The biggest factor is interest, but it is not the only one. You also need to look at arrangement fees, late payment charges, early repayment terms, and whether the lender is offering the advertised rate to most accepted applicants or only to a small group with very strong credit.
For example, two loans may both look affordable at first glance. One has a slightly lower monthly repayment because the term is longer. The other costs a bit more each month, but you clear it faster and pay less in total. If your budget can comfortably handle the higher repayment, the second loan may be cheaper in the way that really matters.
This is where borrowers can get caught out. Focusing only on the monthly cost can make an expensive loan look attractive. Focusing only on APR can do the same if fees or repayment flexibility are poor.
The cheapest personal loans for different types of borrower
If you have a strong credit score, regular income and low existing debt, the cheapest personal loans are more likely to come from mainstream lenders offering lower rates on unsecured borrowing. These deals are often aimed at borrowers who look low risk on paper.
If you have bad credit, a thin credit file or a recent history of missed payments, your cheapest realistic option may look different. You may not qualify for the lowest advertised rates, so comparing lenders that consider a wider range of credit backgrounds becomes more important than chasing a headline APR you are unlikely to be offered.
That does not mean you should accept the first loan available. Even when borrowing options are limited, there can still be a big difference in cost between lenders. A credit broker such as Quick and Friendly Loans can help borrowers check options across a lender panel without the hassle of applying everywhere one by one.
How to compare loans without making it harder on yourself
When people are under pressure, they often look for the fastest route to cash. That makes sense. If the boiler has packed up or rent is due, speed matters. But a quick decision should still leave room for a quick cost check.
Start with the total amount repayable. This is often the clearest figure because it shows what the loan will cost from start to finish. Then look at the monthly repayment and ask yourself a blunt question: can I afford this without borrowing again next month?
After that, check the term. A longer term may reduce pressure each month, which can be helpful, but it usually increases the total cost. Finally, look for charges. Late fees, default charges and early settlement terms all matter. A cheap loan should feel predictable, not full of surprises.
Why the lowest APR is not always the best deal
This is one of the most common misunderstandings around borrowing. A loan with the lowest APR can still be the wrong choice if it comes with repayments that strain your budget. Once a loan becomes difficult to manage, the risk of missed payments goes up, and that can make the borrowing much more expensive.

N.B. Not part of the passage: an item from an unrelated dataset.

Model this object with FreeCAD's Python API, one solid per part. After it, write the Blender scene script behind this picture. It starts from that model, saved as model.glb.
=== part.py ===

There is also the question of eligibility. Some of the cheapest advertised rates are reserved for borrowers with the strongest credit profiles. If your score is fair or poor, you may receive a very different offer after applying. That is why it helps to compare realistic options based on your own circumstances rather than the best-case example in a representative advert.
For some borrowers, a slightly higher APR on a shorter, affordable loan may be cheaper in practice than a lower APR on a larger or longer agreement they do not really need.
What are the cheapest personal loans for smaller amounts?
For smaller borrowing needs, the cheapest route is often to borrow only exactly what you need and repay it as quickly as you can comfortably manage. Taking £2,000 when you only need £1,200 usually means paying interest on money that solved no problem.
Small personal loans can sometimes carry higher rates than larger ones, depending on the lender. That can feel unfair, but it is common. Because of that, comparing the total repayable amount matters even more on lower loan amounts. A difference that looks small in percentage terms can still mean paying noticeably more than necessary.
If you only need short-term help, the aim should be to keep the borrowing lean and the term sensible. Cheap borrowing starts with not overborrowing.
Secured vs unsecured – which is cheaper?
Unsecured personal loans are often the first thing people think of, and for many borrowers they are the simpler option. You borrow without putting up an asset such as your home. If your credit is good, unsecured borrowing can be among the cheapest ways to access funds.
Secured loans can sometimes offer lower interest rates because the lender takes less risk, but that does not automatically make them cheaper or better. They often run over longer terms and can lead to paying much more interest overall. More importantly, your property may be at risk if you cannot keep up with repayments.
So yes, a secured loan can look cheaper month to month, but it comes with bigger stakes. It depends on how much you need, your credit profile and how long you are willing to be repaying.
How to improve your chances of getting a cheaper loan
You do not need a perfect credit history to look for a better deal, but a few basic steps can help. Checking your credit file for errors is a sensible place to start. Mistakes happen, and they can affect what lenders offer you.
It also helps to keep your borrowing request realistic. Lenders are more comfortable when the amount, term and monthly repayment all look affordable against your income. If possible, reduce other short-term credit commitments before applying. Even small changes can improve how affordable you appear.
Most of all, avoid panic borrowing. Rushing into the wrong loan because you need money today can cost more for months or years afterwards. Fast access matters, but so does getting a fair deal.
When a cheap loan is not the right answer
Sometimes the cheapest personal loan still is not cheap enough. If your budget is already stretched and another monthly repayment would put essentials at risk, borrowing may not be the best fix right now. That is especially true if the loan would only cover regular living costs for a short period before the same gap appears again.
This is where honesty helps. A loan should ease pressure, not store it up for later. If the repayment feels tight before the money has even landed in your bank, that is a warning sign.
The right loan should be clear, manageable and suitable for what you actually need. Cheap matters, but affordable matters more. If you keep those two ideas together, you are far more likely to find borrowing that helps rather than borrowing that follows you around long after the emergency has passed.
A good next step is to compare carefully, keep the amount sensible, and choose a loan that gives you breathing room instead of another headache.